Le pronunce favorevoli all’ammissione alla prova dell’ente hanno invece osservato che “l’ammissibilità dell’ente alla sospensione del procedimento con messa alla prova è subordinata al possesso di un imprescindibile prerequisito da parte della società, ovvero l’essersi la stessa dotata, prima del fatto di un modello organizzativo valutato inidoneo dal giudice, poiché solo in questo caso sarebbe possibile formulare un giudizio positivo in ordine alla futura rieducazione dell’ente, che dimostrerebbe così di essere stato diligente e di aver adottato un modello ritagliato sulle proprie esigenze specifiche per quanto valutato non idoneo dal giudice” (così Trib.
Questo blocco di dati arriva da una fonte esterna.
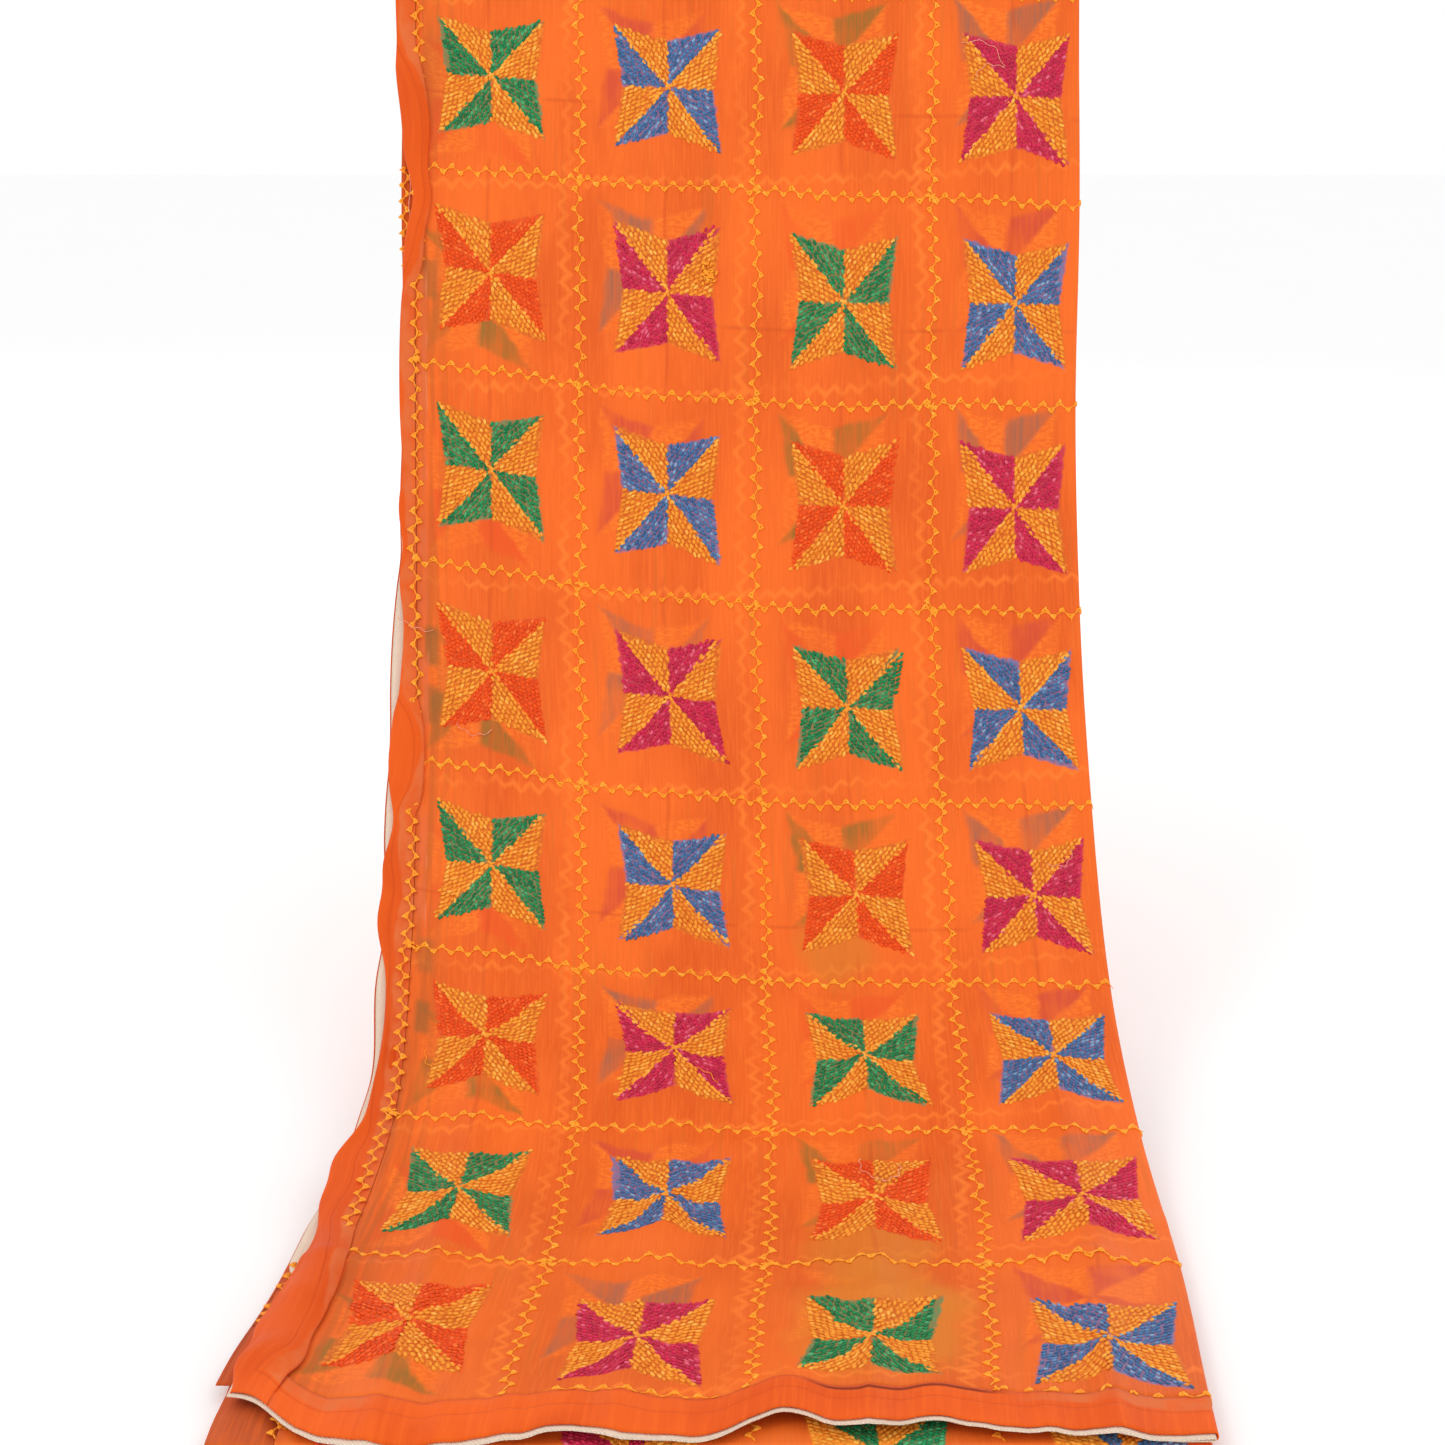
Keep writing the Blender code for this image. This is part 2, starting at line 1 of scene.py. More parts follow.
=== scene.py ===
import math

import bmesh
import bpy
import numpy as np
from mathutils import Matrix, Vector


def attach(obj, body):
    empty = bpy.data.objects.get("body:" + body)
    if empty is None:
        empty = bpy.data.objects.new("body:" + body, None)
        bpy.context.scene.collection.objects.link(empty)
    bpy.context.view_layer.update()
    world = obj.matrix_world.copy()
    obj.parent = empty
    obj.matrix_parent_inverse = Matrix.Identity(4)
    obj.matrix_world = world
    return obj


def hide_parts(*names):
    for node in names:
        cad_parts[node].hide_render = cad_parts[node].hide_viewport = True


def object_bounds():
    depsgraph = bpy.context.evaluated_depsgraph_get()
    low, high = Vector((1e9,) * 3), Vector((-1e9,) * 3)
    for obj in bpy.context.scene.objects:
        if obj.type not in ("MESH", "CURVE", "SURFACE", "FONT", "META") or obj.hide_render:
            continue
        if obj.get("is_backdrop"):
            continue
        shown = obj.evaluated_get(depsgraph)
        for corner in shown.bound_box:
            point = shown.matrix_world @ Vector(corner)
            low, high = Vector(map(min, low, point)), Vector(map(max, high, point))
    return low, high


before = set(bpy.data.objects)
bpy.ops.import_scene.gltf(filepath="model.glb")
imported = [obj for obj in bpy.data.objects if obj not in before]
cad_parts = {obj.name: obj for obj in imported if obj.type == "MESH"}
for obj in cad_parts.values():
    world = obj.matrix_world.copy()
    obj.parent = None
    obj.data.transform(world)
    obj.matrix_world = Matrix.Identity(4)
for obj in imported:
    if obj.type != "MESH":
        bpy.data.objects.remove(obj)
cad_low, cad_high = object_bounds()

# %% [markdown]
# # A stitched shawl hung over a rod
# The real thing is one long sheer cloth with a grid of thread stars. It is folded in half along
# its length and hung double, so four layers hang close together and the front ones run out onto
# the floor. The solids loaded above give the place of each layer. Here every layer gets a finer,
# softer cloth skin, and the stars and the wavy lines are stitched on as real threads.

print("size of the solids in mm:", [round(1000 * (b - a)) for a, b in zip(cad_low, cad_high)])

# %% [markdown]
# ## Camera, floor and light
# The camera stands low in front of the cloth and looks a little down, which is why the rows look
# shorter where the cloth lies on the floor. Three soft lamps and a pale world give even light
# with only weak shadows, as for a shop picture.

# %% Camera, floor and light
FLOOR = -0.6721

camera_data = bpy.data.cameras.new("camera")
camera_data.lens = 65.0
camera_data.sensor_width = 36.0
camera_data.clip_end = 60.0
camera = bpy.data.objects.new("camera", camera_data)
camera.location = (-0.0117, -1.7212, -0.0940)
camera.rotation_euler = (math.radians(90 - 13.96), 0.0, 0.0)
bpy.context.scene.collection.objects.link(camera)
bpy.context.scene.camera = camera


def soft_lamp(name, place, aim, size, power):
    lamp = bpy.data.lights.new(name, "AREA")
    lamp.size = size
    lamp.energy = power
    made = bpy.data.objects.new(name, lamp)
    made.location = place
    made.rotation_euler = (Vector(aim) - Vector(place)).to_track_quat("-Z", "Y").to_euler()
    bpy.context.scene.collection.objects.link(made)
    return made


soft_lamp("key_lamp", (-1.5, -1.9, 1.5), (0, -0.1, -0.3), 0.9, 11.0)
soft_lamp("fill_lamp", (1.9, -1.8, 0.9), (0, -0.1, -0.3), 2.2, 3.5)
soft_lamp("back_lamp", (0.6, 2.4, 1.4), (0, 0, -0.3), 2.0, 9.0)

world = bpy.data.worlds.new("pale_room")
world.use_nodes = True
world.node_tree.nodes["Background"].inputs["Color"].default_value = (1, 1, 1, 1)
world.node_tree.nodes["Background"].inputs["Strength"].default_value = 1.0
bpy.context.scene.world = world
bpy.context.scene.view_settings.view_transform = "Standard"

floor_mesh = bpy.data.meshes.new("floor")
floor_mesh.from_pydata([(-9, -5, FLOOR), (9, -5, FLOOR), (9, 14, FLOOR), (-9, 14, FLOOR)],
                       [], [(0, 1, 2, 3)])
floor = bpy.data.objects.new("floor", floor_mesh)
bpy.context.scene.collection.objects.link(floor)
floor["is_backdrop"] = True
print("camera", tuple(round(c, 3) for c in camera.location), "lens", camera_data.lens)

# %% [markdown]
# ## Sizes of the cloth
# These are the sizes that the cloth was cut and stitched to. The width is counted across from the
# front layer's long edge, the length from the crest of the rod. Most of these names and numbers
# made the solids too. Those of the hem, the edges and the slip were then moved a little after the
# picture, so each skin lies on its solid or within about 16 mm of it.

# %% Sizes of the cloth and of the hang
WALL = 0.001
SKIN = 0.0006           # thickness of the cloth as shown
SEAM = 0.0003
ROW = 0.1264
COLUMN = 0.108
EDGE_COLUMN = 0.100
MIDDLE_COLUMN = 0.0935
BORDER = 0.030
FRONT_WIDTH = 0.437
FRONT_ROWS = 8.5
REAR_ROWS = 9.5
LAYER_SPACE = 0.0029
REAR_SPACE = 0.0010
BACK_HEM_BEHIND = 0.016
TAPE_WIDTH = 0.012
TAPE_SHOWS = 0.0023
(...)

Modena, 19.10.2020).

 

A fronte di tale evidente contrasto, le Sezioni Unite hanno fornito un’interpretazione favorevole all’orientamento ostativo, privilegiando un’impostazione più restrittiva e che privilegia il dato testuale delle norme citate, giungendo alla conclusione per cui l’istituto della messa alla prova non può essere applicato agli enti in relazione alla responsabilità amministrativa dipendente da reato in quanto “la responsabilità amministrativa dell’ente deve ritenersi concettualmente inquadrabile in un tertium genus, alla stregua dei principi condivisibilmente sanciti dalla sentenza Espenhahn, la messa alla prova ex art. 168-bis c.p. deve, invece, inquadrarsi nell’ambito di un ‘trattamento sanzionatorio’ penale”.  In virtù di tale premessa concettuale le Sezioni Unite hanno quindi concluso che: “l’istituto della messa alla prova non può essere applicato agli enti, a ciò ostando, innanzitutto, il principio di riserva di legge, di cui all’art. 25, secondo comma, della Costituzione”.